Exercise instructions:
For the material that follows, return exactly the lines from the one with "The OpenSCAD and" through the one with "return material", both ends included.

Listed entries:
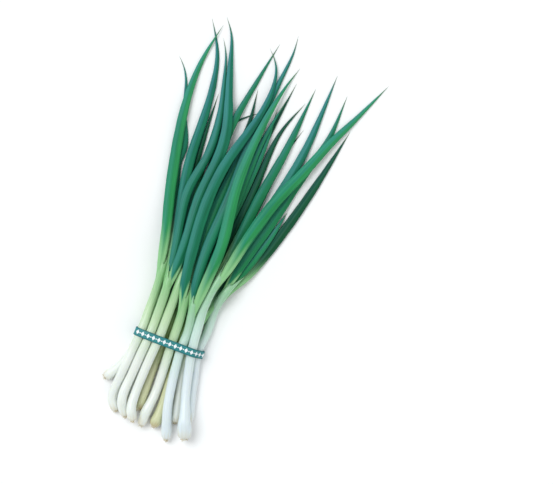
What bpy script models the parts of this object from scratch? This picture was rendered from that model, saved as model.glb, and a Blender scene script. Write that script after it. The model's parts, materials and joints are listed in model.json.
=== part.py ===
"""A bunch of twelve spring onions lying flat, held together by one printed rubber band.

Each onion is one white shank with its root end, and the green leaves that leave its neck. The
shanks and leaves are strands: rows of upright elliptical rings along a route drawn on the table.
The strands are laid one after another, each one resting on whatever already lies under it.
+Y runs from the roots to the leaf tips. The origin is the middle of the band's flat underside.
Everything below is in millimetres, and the meshes are written in metres.
"""

import math

import bmesh
import bpy
import numpy as np

MM = 0.001

# Overall sizes: both stretch the routes of every strand.
LENGTH_SCALE = 1.0
SPREAD_SCALE = 1.0

# Shanks
SHANK_HALF_WIDTH = 4.1
SHANK_HALF_HEIGHT = 3.9
ROUND_END = 1.3  # length of the rounding at the root end, over the bulb's half width
BULB_LENGTH = 34.0  # from the root end to where the swelling has gone
ROOT_PLATE_SHARE = 0.42  # of the bulb's half width
ROOT_BULGE = 0.8  # how far the root plate's middle stands out
END_BULGE = 0.4  # the same, at a neck's end and a leaf's base
NECK_TAPER = 30.0  # the length over which the neck thins out under its leaves
NECK_END_HALF_WIDTH = 2.6
NECK_END_HALF_HEIGHT = 1.0
ROW_PITCH = 2 * SHANK_HALF_WIDTH + 0.4

# Leaves
LEAF_FLATNESS = 0.36  # half height over half width
LEAF_START_SHARE = 0.5  # of the neck's taper, from the neck's end back to the leaf's base
LEAF_BASE_SHARE = 0.55  # width of the leaf where it leaves the neck, over its full width
LEAF_RISE = 30.0  # the length over which it reaches its full width
LEAF_BASE_OFFSET = 1.4  # sideways from the middle of the neck
LEAF_LEAVING_OFFSET = 2.8  # the same, at the neck's end
TIP_POWER = 3.4
TIP_ROUND = 0.8
POINTED = 0.05  # a ring narrower than this is a point

# Rubber band
BAND_WIDTH = 7.5
BAND_THICKNESS = 1.0
BAND_GAP = 0.4  # all round, to the shanks inside it
BAND_POINTS = 56
FLAT_WITHIN = 0.02  # the band's lowest points, this close to its flat underside, lie in it

SECTION_POINTS = 40  # round each shank that the band is stretched over

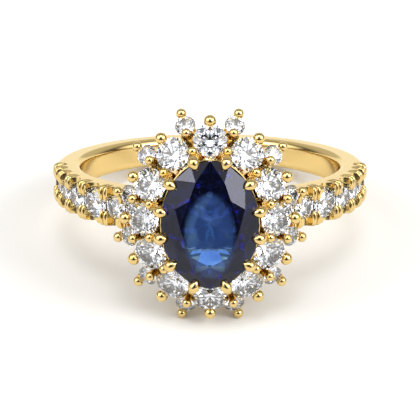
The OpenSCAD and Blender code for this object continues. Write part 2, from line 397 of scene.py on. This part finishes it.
def make_sapphire():
    """Painted light and shade in blue: bright painted light under the table, painted shade nearly black
    towards the edge, with a few painted violet flashes.
    """
    material, shader = gem_shader("blue_sapphire", SAPPHIRE_IOR)
    shader.inputs["Specular Tint"].default_value = SAPPHIRE_GLARE
    shader.inputs["Transmission Weight"].default_value = SAPPHIRE_CLARITY
    tree = material.node_tree
    point = place_in_stone(tree)
    # Painted dark edge of the stone, with painted violet flashes scattered over it
    painted_rim = colour_mix(tree, patches(tree, point, PAINTED_FLASHES), SAPPHIRE_PAINTED_DARK_RIM, SAPPHIRE_PAINTED_FLASH)
    # Streaky painted light and shade in the middle of the stone
    painted_streaks = patches(tree, point, PAINTED_STREAKS, PAINTED_STREAK_DISTORTION)
    painted_heart = colour_mix(tree, painted_streaks, SAPPHIRE_PAINTED_SHADE, SAPPHIRE_PAINTED_LIGHT)
    # Share of painted dark edge, growing from the painted light in the middle out to the stone's edge
    edge = ramp(tree, painted_light_distance(tree, point), *PAINTED_LIGHT_FADE, smooth=True)
    tree.links.new(colour_mix(tree, edge, painted_heart, painted_rim), shader.inputs["Base Color"])
    return material


def dress_stone(name, material):
    stone = NODES[name]
    stone.data.materials.clear()
    stone.data.materials.append(material)
    stone.data.shade_flat()


# ---------- band ----------

TURN_STEPS = 1440
LIP_ROUND = 0.42
PLAIN_EDGE_ROUND = 0.36
ROW_EDGE_ROUND = 0.24
SEAT_ANGLE = math.radians(40.75)
SEAT_CLEAR = 0.1
SCALLOP_SHARE = 0.5
SCALLOP_RISE = 0.32
CHANNEL_HALF = 0.5
CHANNEL_DEPTH = 0.16
GROOVE_HALF = 0.07
GROOVE_DEPTH = 0.55
GROOVE_START = 0.3
GROOVE_LIFT = 0.15
BAND_R = 9.3
# How far past the last stone its prongs stand
LAST_GAP = 0.03
# Turn by which the channel runs past the last gap between two stones
CHANNEL_PAST = 0.01
# Cosine of the turn within which the saddle cuts the band, and the least one divided by
SADDLE_REACH = 0.8
LEAST_COSINE = 0.1
NO_LIMIT = 99.0
# Heights in the shank below and above which its back and its front are measured
BACK_BELOW = -9
FRONT_ABOVE = 6
# Turn at which the edges begin to round off more, and over how much turn they do
PLAIN_FROM = 1.52
PLAIN_OVER = 0.18
LIP_FLAT_STEPS = 6
LIP_STEPS = 9
WALL_STEPS = 15
EDGE_STEPS = 8
CROWN_STEPS = 26


def stone_turn(stone):
    """Angle round the band from the head towards +X."""
    return math.atan2(stone.centre[0], stone.centre[2])


def row_gaps(side):
    """(turn, band radius) of the gap after each shoulder stone."""
    row = SHOULDERS[side]
    gaps = []
    for i, stone in enumerate(row):
        r = np.linalg.norm(stone.centre)
        edge = abs(stone_turn(stone)) + stone.r / r
        if i + 1 < len(row):
            after = row[i + 1]
            edge = (edge + abs(stone_turn(after)) - after.r / r) / 2
        else:
            edge += LAST_GAP / r
        gaps.append((side * edge, r))
    return gaps


def row_r(side):
    return np.linalg.norm(SHOULDERS[side][0].centre)


def row_ends(side):
    """Turns, counted from the head, between which the row's middle is cut down between stones."""
    gaps = row_gaps(side)
    return abs(stone_turn(SHOULDERS[side][0])), abs(gaps[-2][0]) + CHANNEL_PAST


def band_width_line():
    """Offset and slope of the band's half width against height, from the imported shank."""
    points = node_points("shank")
    back = points[points[:, 2] < BACK_BELOW]
    front = points[points[:, 2] > FRONT_ABOVE]
    (z0, y0), (z1, y1) = (part[part[:, 1].argmax()][[2, 1]] for part in (back, front))
    slope = (y1 - y0) / (z1 - z0)
    return y0 - slope * z0, slope


WIDTH_AT_0, WIDTH_SLOPE = band_width_line()


def half_width(turn):
    return WIDTH_AT_0 + WIDTH_SLOPE * BAND_R * np.cos(turn)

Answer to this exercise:
The OpenSCAD and Blender code for this object continues. Write part 2, from line 397 of scene.py on. This part finishes it.
def make_sapphire():
    """Painted light and shade in blue: bright painted light under the table, painted shade nearly black
    towards the edge, with a few painted violet flashes.
    """
    material, shader = gem_shader("blue_sapphire", SAPPHIRE_IOR)
    shader.inputs["Specular Tint"].default_value = SAPPHIRE_GLARE
    shader.inputs["Transmission Weight"].default_value = SAPPHIRE_CLARITY
    tree = material.node_tree
    point = place_in_stone(tree)
    # Painted dark edge of the stone, with painted violet flashes scattered over it
    painted_rim = colour_mix(tree, patches(tree, point, PAINTED_FLASHES), SAPPHIRE_PAINTED_DARK_RIM, SAPPHIRE_PAINTED_FLASH)
    # Streaky painted light and shade in the middle of the stone
    painted_streaks = patches(tree, point, PAINTED_STREAKS, PAINTED_STREAK_DISTORTION)
    painted_heart = colour_mix(tree, painted_streaks, SAPPHIRE_PAINTED_SHADE, SAPPHIRE_PAINTED_LIGHT)
    # Share of painted dark edge, growing from the painted light in the middle out to the stone's edge
    edge = ramp(tree, painted_light_distance(tree, point), *PAINTED_LIGHT_FADE, smooth=True)
    tree.links.new(colour_mix(tree, edge, painted_heart, painted_rim), shader.inputs["Base Color"])
    return material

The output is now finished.